Представь просто, как может индустрия преобразиться, если все больше организаций будут применять этот подход. Мы сейчас делаем такие IT-курсы, связанные с тестированием, с программированием, запускаем дизайнерские курсы. И у нас все заточено на то, чтобы человек как можно скорее вышел на работу и вышел на как можно большие деньги.

 — Я правильно понимаю, что это компания JobEasy? Там речь идет о не суперквалифицированных сотрудниках?

— Базовый курс — это ручное тестирование, за которое тем не менее платят $80, $90, $100 тысяч.
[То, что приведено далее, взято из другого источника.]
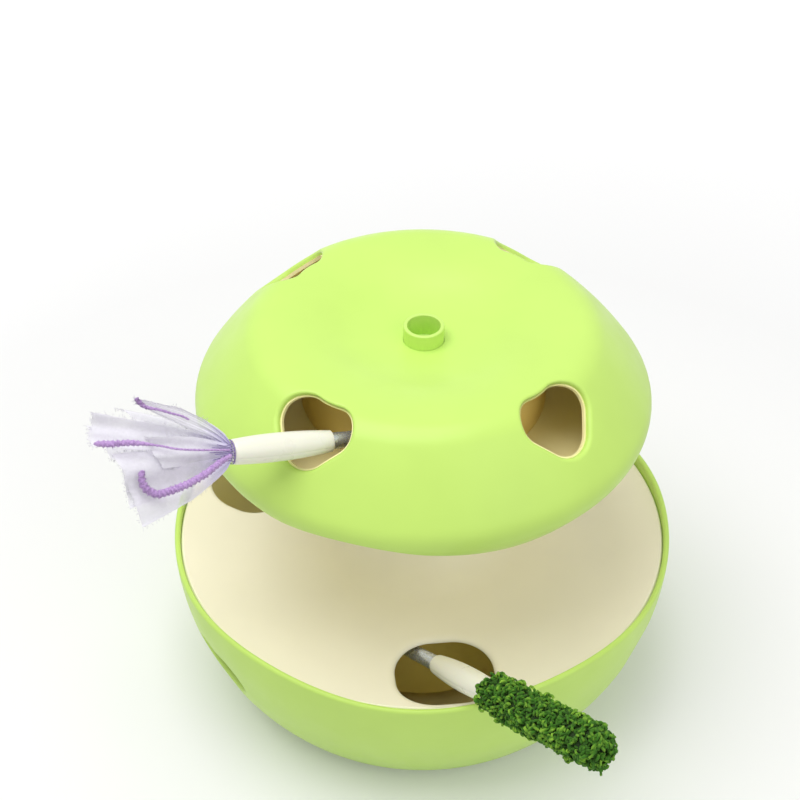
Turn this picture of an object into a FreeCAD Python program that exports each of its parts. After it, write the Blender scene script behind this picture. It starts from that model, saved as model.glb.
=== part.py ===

Это выше средней зарплаты. Человек занимался извозом, грузчиком был или просто домохозяйкой, а тут сразу бах — на такие деньги выходит. И это может быть стартом для дальнейшей карьеры. У нас следующий уровень — продвинутая программа. Ты также остаешься в тестировании программного обеспечения, но ты уже изучаешь программирование отчасти, осваиваешь некоторую автоматизацию и выходишь совсем на другой уровень.

 — А есть какие-то фичи в правильном трудоустройстве, которые универсальны для любой профессии?
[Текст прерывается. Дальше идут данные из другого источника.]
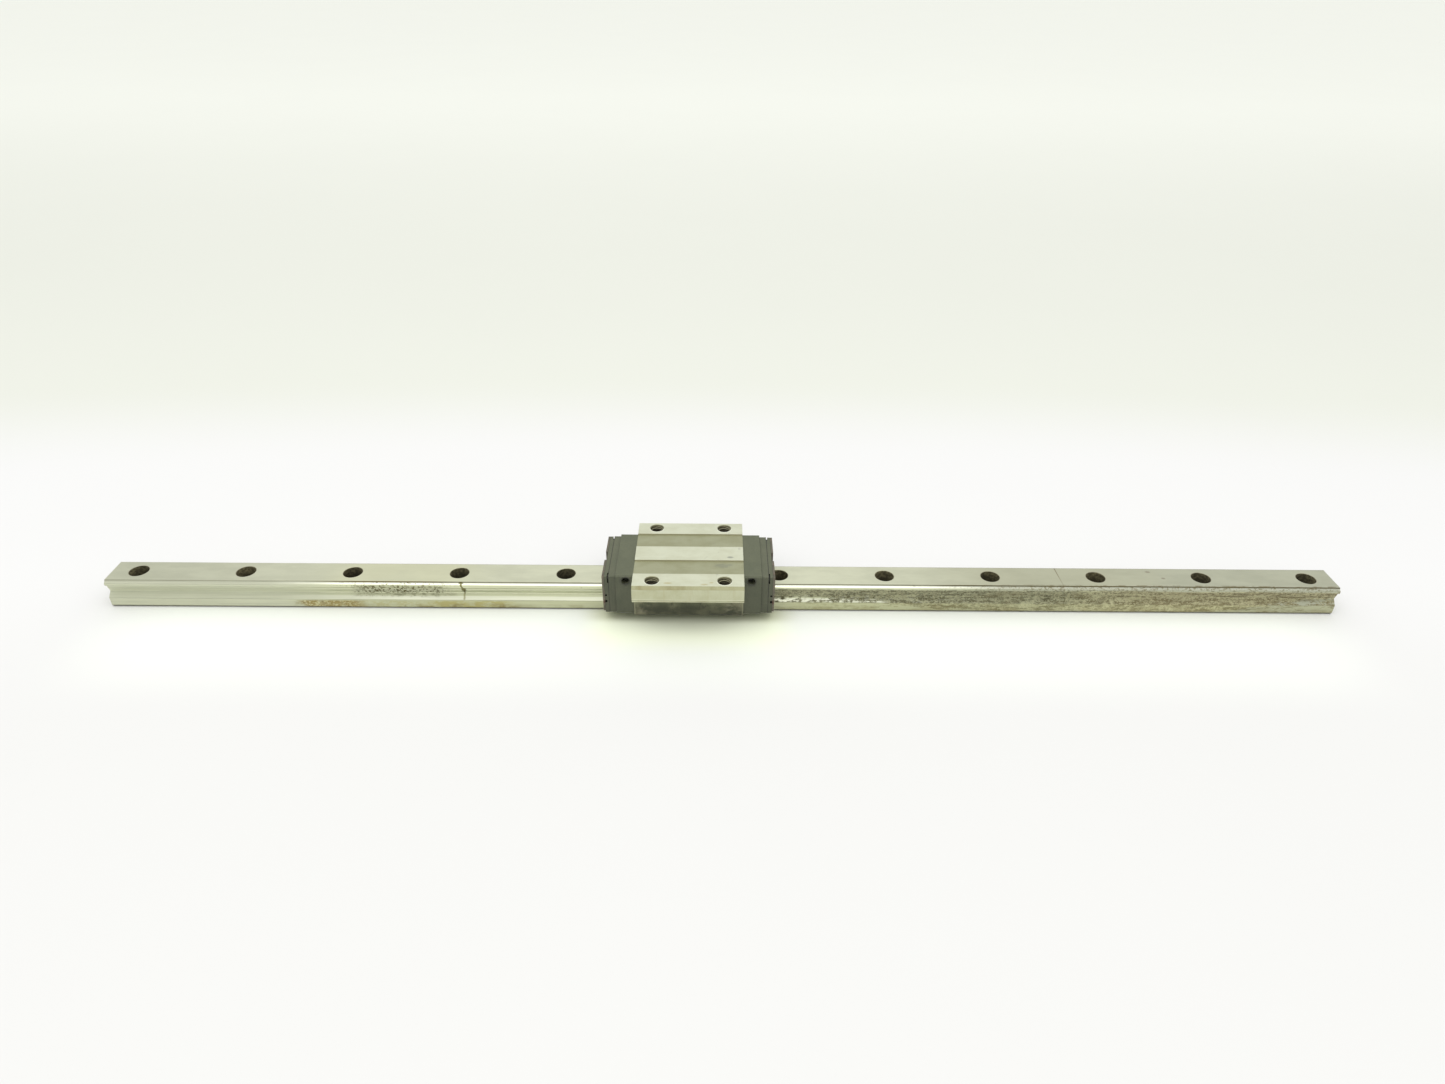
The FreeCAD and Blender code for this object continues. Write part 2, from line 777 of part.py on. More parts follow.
def build_end_cap(end):
    """Cap with the ball turnarounds, side ports and end port."""
    body = carriage_body("end_cap_" + end, end)
    u_plate(body, cap_start, dim.cap_length, dim.cap_half, dim.cap_top, dim.cap_bottom,
            dim.cap_edge, dim.frame_gap)
    bore = dim.ball_bore_radius
    for circuit in CIRCUITS:
        radius, at = turnaround(circuit)
        profile = [
            at(0, -bore),
            at(radius, -bore),
            ("arc", *at(radius, 0), "ccw"),
            at(radius, bore),
            at(0, bore),
        ]
        axis = [at(0, -(bore + PAST)), at(0, bore + PAST)]
        sketch = outline_sketch(body, "YZ_Plane", profile, offset=cap_start, axis=axis)
        groove(body, sketch, angle=180.0, reverse=True)
    drill(body, cap_start - PAST, dim.cap_length + 2 * PAST, screw_holes(dim.screw_gap))

    # side ports, with a pointed floor and a chamfered mouth
    x, port, mouth = cap_start + dim.side_port_x, dim.port_radius, dim.port_break
    for s in (1, -1):
        face = s * dim.cap_half
        floor = s * (dim.cap_half - dim.side_port_depth)
        point, outside = floor - s * port * 0.5, face + s * PAST
        profile = [
            (x, point),
            (x + port, floor),
            (x + port, face - s * mouth),
            (x + port + mouth + PAST, outside),
            (x, outside),
        ]
        groove(body, outline_sketch(body, "XY_Plane", profile, offset=dim.side_port_z,
                                    axis=[(x, point), (x, outside)]))
    drill(body, cap_start + dim.port_start, dim.cap_length, [(0, dim.nipple_height, port)])
    return body


def build_guides(end):
    """The inner walls of the four turnarounds."""
    bore = dim.ball_bore_radius
    half = bore - dim.guide_gap
    guides = []
    for circuit in CIRCUITS:
        radius, at = turnaround(circuit)
        rim = radius - root(bore * bore - half * half)
        profile = [
            at(0, -half),
            at(-rim, -half),
            ("arc", *at(-radius, 0), "ccw"),
            at(-rim, half),
            at(0, half),
        ]
        axis = [at(0, -(bore + PAST)), at(0, bore + PAST)]
        guide = carriage_body("guide_%s_%s" % (circuit[0], end), end)
        sketch = outline_sketch(guide, "YZ_Plane", profile, offset=cap_start, axis=axis)
        feature = turn(guide, "Revolution", sketch, angle=180.0)
        doc.recompute()
        # a half turn that went into the block is sent outwards instead
        reach = abs(guide.Shape.BoundBox.Center.x - VALUES["carriage_rest_x"])
        if reach < cap_start.value:
            feature.Reversed = True
            doc.recompute()
        guides.append(guide)
    return group("return_guides_" + end, guides)


def build_seal(label, end, start, length, top, edge, gap):
    """A frame, the wiping lip on its outer side, and the holes through both."""
    body = carriage_body(label + end, end)
    frame_length = length - dim.lip_thick
    for x, thick, rail_gap in (
        (start, frame_length, dim.frame_gap),
        (start + frame_length, dim.lip_thick, dim.lip_gap),
    ):
        u_plate(body, x, thick, dim.stack_half, top, dim.stack_bottom, edge, rail_gap)
    nipple = (0, dim.nipple_height, dim.nipple_radius)
    drill(body, start - PAST, length + 2 * PAST, screw_holes(gap) + [nipple])
    return body


def build_inner_seal(end):
    return build_seal("inner_seal_", end, inner_start, dim.inner_length, dim.inner_top,
                      dim.inner_edge, dim.screw_gap)


def build_outer_seal(end):
    body = build_seal("outer_seal_", end, outer_start, dim.outer_length, dim.outer_top,
                      dim.outer_edge, dim.screw_gap_outer)
    half, top = dim.stack_half, dim.outer_top
    outside = half + PAST
    # slots round the upper corners, in the face against the inner seal
    slot_depth = 1.0
    slot = [
        (half - 4.8, top - 1.0),
        (half - 1.9, top - 1.0),
        (half - 1.9, top - 5.6),
        (outside, top - 5.6),
        (outside, top + PAST),
        (half - 4.8, top + PAST),
    ]
    slots = [to_side(slot, s) for s in (1, -1)]
    sketch = outline_sketch(body, "YZ_Plane", *slots, offset=outer_start - PAST)
    pocket(body, sketch, slot_depth + PAST, reverse=True)
    # clip pockets low on each side of the outer face: depth in Y, lower and upper Z
    clip_depth = 1.6
    clips = []
    for s in (1, -1):
        for inset, low, high in ((2.2, 16.6, 18.6), (1.9, 22.2, 23.6)):
            clip = [(half - inset, low), (outside, low), (outside, high), (half - inset, high)]
            clips.append(to_side(clip, s))
    sketch = outline_sketch(body, "YZ_Plane", *clips, offset=plate_start + PAST)
    pocket(body, sketch, clip_depth + PAST)
    return body


def build_scraper(end):
    """Steel plate, open at the top centre for a grease nipple."""
    body = carriage_body("scraper_plate_" + end, end)
    half, nipple = dim.stack_half, dim.nipple_height
    top, low = dim.outer_top - 0.05, dim.stack_bottom + 0.3
    section = [
        (3.2, nipple - 4.6),
        (5.6, nipple - 2.2),
        (5.6, top),
        (half - 0.5, top),
        (half, top - 0.5),
        (half, 18.4),
        (half - 1.1, 17.9),
        (half - 1.1, 16.2),
        (half - 0.5, 15.7),
        (half - 0.5, low + 1.4),
        (half - 1.9, low),
    ] + walked_back(rail_side(dim.plate_gap, low))
    sketch = outline_sketch(body, "YZ_Plane", with_mirror(section), offset=plate_start)
    pad(body, sketch, dim.plate_length)
    # countersunk screw holes
    start, stop = plate_start - PAST, plate_end + PAST
    for y, z in SCREWS:
        profile = [
            (start, y),
            (start, y + dim.sink_small),
            (plate_start, y + dim.sink_small),
            (plate_end, y + dim.sink_large),
            (stop, y + dim.sink_large),
            (stop, y),
        ]
        groove(body, outline_sketch(body, "XY_Plane", profile, offset=z,
                                    axis=[(start, y), (stop, y)]))
    return body


def build_cap_screws(end):
    """Flat-head screws with hexagon sockets."""
    head, shank, point = dim.screw_head_radius, dim.screw_radius, dim.screw_point
    face = plate_end - dim.screw_sink
    tip = face - dim.screw_length
    corner = dim.screw_socket / 2 * HEX_CORNER
    screws = []
    for i, (y, z) in enumerate(SCREWS, start=1):
        screw = carriage_body("cap_screw_%s_%d" % (end, i), end)
        profile = [
            (tip, y),
            (tip, y + shank - point),
            (tip + point, y + shank),
            (face - (head - shank), y + shank),
            (face, y + head),
            (face, y),
        ]
        sketch = outline_sketch(
            screw, "XY_Plane", profile, offset=z, axis=[(tip, y), (face, y)])
        turn(screw, "Revolution", sketch)
        socket = outline_sketch(screw, "YZ_Plane", hexagon(y, z, corner), offset=face)
        pocket(screw, socket, dim.screw_socket_depth)
        screws.append(screw)
    return group("cap_screws_" + end, screws)


def build_grease_plug(end):
    """Socket set screw in the end port."""
    body = carriage_body("grease_plug_" + end, end)
    face = inner_start - dim.plug_sink
    height = dim.nipple_height
    rod = [(0, height, dim.port_radius - 0.05)]
    pad(body, circle_sketch(body, rod, offset=face - dim.plug_length), dim.plug_length)
    socket = hexagon(0, height, dim.plug_socket_corner)
    pocket(body, outline_sketch(body, "YZ_Plane", socket, offset=face), dim.plug_socket_depth)
    return body


# ---------------------------------------------------------------- build, check and export
pieces = [build_rail(), build_block()]
pieces += [build_balls(circuit) for circuit in CIRCUITS]
pieces += [build_tubes(where) for where, _ in SIDES]
pieces += build_bars()
for end in ("left", "right"):
    pieces += [
        build_end_cap(end),
        build_guides(end),
        build_inner_seal(end),
        build_outer_seal(end),
        build_scraper(end),
        build_cap_screws(end),
        build_grease_plug(end),
    ]
doc.recompute()

bad = [o.Name for o in doc.Objects if any(x in ("Invalid", "Error") for x in o.State)]
assert not bad, "failed objects: %s" % bad
for piece in pieces:
    assert not piece.Shape.isNull() and piece.Shape.isValid(), "bad shape: " + piece.Label

os.makedirs("parts", exist_ok=True)
for piece in pieces:
    piece.Shape.exportStep(os.path.join("parts", piece.Label + ".step"))
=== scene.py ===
# A linear guide rail with its carriage: the looks, the flange threads and the studio.
# The rail lies along X with its foot on the floor at z = 0; the carriage rides at CARRIAGE_X.
# The camera stands on the -Y side, so +X is on its right. Dimensions are in millimetres,
# except in the stage section, which is in metres.
import json
import math
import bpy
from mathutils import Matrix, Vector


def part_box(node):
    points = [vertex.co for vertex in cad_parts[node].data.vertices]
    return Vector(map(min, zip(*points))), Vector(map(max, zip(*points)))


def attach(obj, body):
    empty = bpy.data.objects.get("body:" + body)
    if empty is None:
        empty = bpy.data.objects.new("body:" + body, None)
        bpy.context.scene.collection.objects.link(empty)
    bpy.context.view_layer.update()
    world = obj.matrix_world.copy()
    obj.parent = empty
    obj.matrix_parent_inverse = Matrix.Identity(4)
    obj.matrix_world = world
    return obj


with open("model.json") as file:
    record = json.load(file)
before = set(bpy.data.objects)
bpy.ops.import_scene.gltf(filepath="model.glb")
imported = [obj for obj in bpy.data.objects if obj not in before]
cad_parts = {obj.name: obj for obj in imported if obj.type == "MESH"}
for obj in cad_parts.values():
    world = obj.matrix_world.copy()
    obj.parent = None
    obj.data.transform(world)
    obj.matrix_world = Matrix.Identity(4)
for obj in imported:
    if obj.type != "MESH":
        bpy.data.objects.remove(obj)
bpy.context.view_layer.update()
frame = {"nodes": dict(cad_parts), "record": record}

from types import SimpleNamespace

import bmesh
import bpy
from mathutils import Matrix, Vector

MM_PER_M = 1000.0
BLOCK_LOW, BLOCK_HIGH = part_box("carriage_block")
CARRIAGE_X = (BLOCK_LOW[0] + BLOCK_HIGH[0]) / 2 * MM_PER_M

BOLT_PITCH = 80.0  # between the rail's bolt holes, the first ones half a pitch from x = 0
FLANGE_HOLE_X = 26.0  # threaded holes, from the carriage centre
FLANGE_HOLE_Y = 36.0
FLANGE_HOLE_RADIUS = 5.0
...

— Например, очень важно подавать как можно больше заявок на работу. Чем больше заявок ты подашь, тем выше у тебя шансы устроиться на работу. Тем больше у тебя будет офферов, с которыми ты можешь торговаться за лучшую зарплату. И сразу выходить на серьезные деньги.

 — А как торговаться?

— Надо понимать вилку зарплатную. Когда тебя спрашивают, сколько ты хочешь, надо называть где-то по верхнему порогу.

 — Сколько у вас клиентов?

— У нас до 100 студентов в месяц. А зарабатываем мы до $30 тысяч с одного человека.
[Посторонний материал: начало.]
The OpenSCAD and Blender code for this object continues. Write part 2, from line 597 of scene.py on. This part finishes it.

— То есть выручка — $3 млн в месяц?

— У нас кто-то не выходит на работу. А те, кто выходит, какое-то время тратят на job search. Плюс, мы говорим: не берите первый попавшийся оффер, смотрите дальше, чтобы у вас было несколько. И у нас бывали ситуации, когда человек выходил на $80 тысяч, но продолжал искать и через три недели выходил на $100 тысяч.

 — Какой процент студентов вы трудоустраиваете?

— На самом деле довольно рано говорить об этом. У нас многие еще устраиваются. Несколько десятков человек вышли на работу. Но мы начали недавно. У нас самый первый курс был в апреле. На второй месяц мы уже стали очень хорошо зарабатывать, стали прибыльной компанией. Стало понятно, что инвестиции не надо поднимать.

 — Не будешь?

— Пока не планирую. Возможно, потом, чтобы сделать что-то большое, будет иметь смысл.

 — А ты хочешь сделать большое?

— Да. Но с оговоркой. Я больше хочу, чтобы люди были счастливы: клиенты, сотрудники, я и потенциальные инвесторы. И здесь надо думать, как компанию развивать, чтобы не было такого, что вы начинаете заниматься какими-то очень плохими вещами. Я все-таки смотрю, чтобы мы делали что-то хорошее. Это для меня именно фактор успеха. Успех не в том, что заработать много денег, а в том, чтобы был какой-то позитивный вклад в развитие человечества или конкретной индустрии.

 — Зачем успешному человеку нужен Тони Роббинс?

— Мне это помогает. Понятно, что коучинг вообще или конкретно Тони Роббинс из тебя не сделают успешного человека. Просто один из инструментов, которым многие пользуются. Коуч — человек, который хорошо соображает, имеет большой жизненный опыт и может посмотреть на мою ситуацию с расстояния. Я работаю с Тони Роббинсом, типа встречаемся раз в две недели.

В России есть некоторое отторжение. Почему? Потому что Тони Роббинс стал мемом. Очень плохо организовали мероприятие, он приехал, буквально четыре часа выступал в «Олимпийском». За 4 часа ты там нормально ничего не можешь сделать. А в Штатах самый базовый тренинг Тони Роббинса длится четыре дня: с раннего утра до позднего вечера.

 — Что ты там делаешь?

— Ты практикуешь разные техники. Например, у тебя есть какие-то вещи в жизни, которые вроде бы тебе надо сделать. Перейти на новый уровень бизнеса или заняться спортом, какие-то результаты сделать и т. д. Тебе вроде это надо сделать, но у тебя нет какой-то такой боли, чтобы прямо тебе это жизненно необходимо было. Соответственно, ты не делаешь, откладываешь. За счет определенных техник можно настолько углубить вот это ощущение боли, что тебе это становится жизненно необходимо.

Я еще много чем занимался. Например, випассаной я очень серьезно занимался, медитировал каждый день дома. Мне это тоже в свое время очень сильно помогло справляться с какими-то предпринимательскими буднями.